(NECN/NBC News: Tracie Potts, Washington) - On Friday, the CDC releases its latest flu count and they're expecting a big jump in the numbers.
Flu is now widespread in 41 states, and we're starting to see the impact in emergency rooms nationwide. They're packed!
Not only is flu much worse than it was last year, but in some areas, medicine is scarce.
In Boston, the mayor declared a public health emergency with 700 cases so far this year. "That's ten times what we saw all of last year," said Boston Mayor, Thomas M. Menino.
They're offering free flu shots to combat what the CDC says could be one of the worst flu seasons we've seen in years.
"It was like something just hit me like a Mack Truck and I just felt sick all over," said Flu Patient Beverly Moss.

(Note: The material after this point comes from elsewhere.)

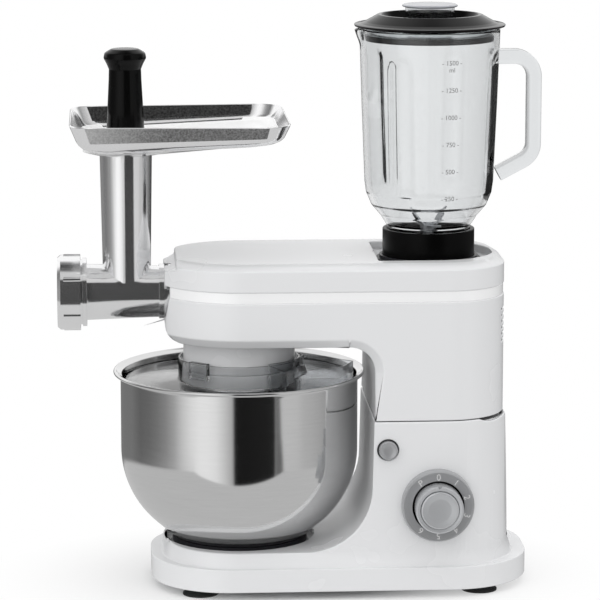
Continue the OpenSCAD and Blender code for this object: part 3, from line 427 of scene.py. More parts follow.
def castAlloy():
    # sand-blasted alloy, deep grey in its pits, paler towards the nose of the tray, with painted shade making the far
    # wall near black
    recipe = newPaint("castAlloy", Metallic=0.8)
    coarse = recipe.noise(520, 4, None, 0.75)
    speck = recipe.ramp(coarse, (0.36, 0.0), (0.64, 1.0))
    x, y, z = recipe.split()
    pale = 1 - recipe.step(x, -0.165, 0.045)
    farWallShadeMask = recipe.step(y, 0, 0.01)
    near = recipe.mix(speck, grey(0.13), grey(0.36))
    paleFront = recipe.mix(speck, grey(0.46), grey(0.66))
    # painted shade: the far wall of the tray is coloured near black
    paintedFarShade = recipe.mix(speck, grey(0.022), grey(0.11))
    recipe.use(
        Base_Color=recipe.mix(farWallShadeMask, recipe.mix(pale, near, paleFront), paintedFarShade),
        Roughness=0.44 + recipe.noise(1500, 2) * 0.2,
    )
    return recipe.bump(coarse, 0.2, 0.8).owner


def silverPaint(name, colour, metallic, roughness, **plain):
    # metallic flakes under a clear layer
    recipe = newPaint(name, Metallic=metallic, Coat_Weight=0.25, Coat_Roughness=0.15, **plain)
    flake = recipe.noise(2600, 1)
    recipe.use(
        Base_Color=recipe.mix(flake, shaded(colour, 0.95), shaded(colour, 1.05)),
        Roughness=roughness - 0.04 + recipe.noise(300, 2) * 0.08,
    )
    return recipe.bump(flake, 0.002, 0.3).owner


def clearPlastic(name, tint, roughness=0.03, ior=1.46, wave=0.05):
    recipe = newPaint(name, Transmission_Weight=1.0, IOR=ior)
    drift = recipe.noise(18, 2)
    recipe.use(
        Base_Color=recipe.mix(drift, shaded(tint, 0.97), tint),
        Roughness=roughness + recipe.noise(60, 2) * (roughness * 0.8),
    )
    return recipe.bump(drift, wave, 0.35).owner


def copperWire():
    recipe = newPaint("copperWire", Metallic=1.0)
    winding = recipe.node("TexWave", {"bands_direction": "Z"}, {"Vector": recipe.place, "Scale": 900.0})
    colour = recipe.mix(winding, (0.28, 0.09, 0.03), (0.72, 0.3, 0.13))
    recipe.use(Base_Color=colour, Roughness=0.28 + winding * 0.14)
    return recipe.bump(winding, 0.25).owner


def circuitGreen():
    recipe = newPaint("boardGreen", Coat_Weight=0.3)
    cells = {"Vector": recipe.place, "Scale": 160}
    line = recipe.ramp(
        recipe.node("TexVoronoi", {"distance": "CHEBYCHEV"}, cells, output="Distance"), (0.4, 0.0), (0.5, 1.0)
    )
    colour = recipe.mix(line, (0.012, 0.13, 0.045), (0.03, 0.26, 0.09))
    recipe.use(Base_Color=colour, Roughness=0.35 + line * 0.1)
    return recipe.bump(line, 0.05).owner


def rubber():
    recipe = newPaint("softRubber")
    dust = recipe.noise(120, 4)
    recipe.use(Base_Color=recipe.mix(dust, grey(0.005), grey(0.012)), Roughness=0.55 + dust * 0.2)
    return recipe.bump(recipe.noise(1400, 2), 0.05, 0.6).owner


def laminations():
    recipe = newPaint("platedSteel", Metallic=1.0)
    sheets = recipe.node("TexWave", {"bands_direction": "Z"}, {"Vector": recipe.place, "Scale": 320.0})
    recipe.use(Base_Color=recipe.mix(sheets, grey(0.2), grey(0.42)), Roughness=0.38 + recipe.noise(90) * 0.15)
    return recipe.bump(sheets, 0.06, 0.7).owner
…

Doctor visits doubled in the last four weeks.
Some schools have closed.
Crowded emergency rooms are turning people away. This Pennsylvania hospital set up a tent for the overflow.
"If they've got mild illness, we can see them, evaluate them, treat them if needed and discharge right from the tent," said Terry Burger from Lehigh Valley Hospital.
Some areas are running out of flu shots and Tamiflu, which can shorten the illness.
So far, 18 children have died, including this six-year-old from Texas.
"She was a Daddy's girl, like I don't know what to do, it's like my heart is gone now," said Father of Flu Victim Earl Johnson.
This North Carolina hair salon is seeing the impact on workers, and customers.
"They're cancelling their appointments, they're rescheduling, they're coming in coughing, its been bad."
Experts predict the flu could cost employers 10 billion dollars.
The flu season started earlier, and could last longer, because this year's strain is said to be more severe.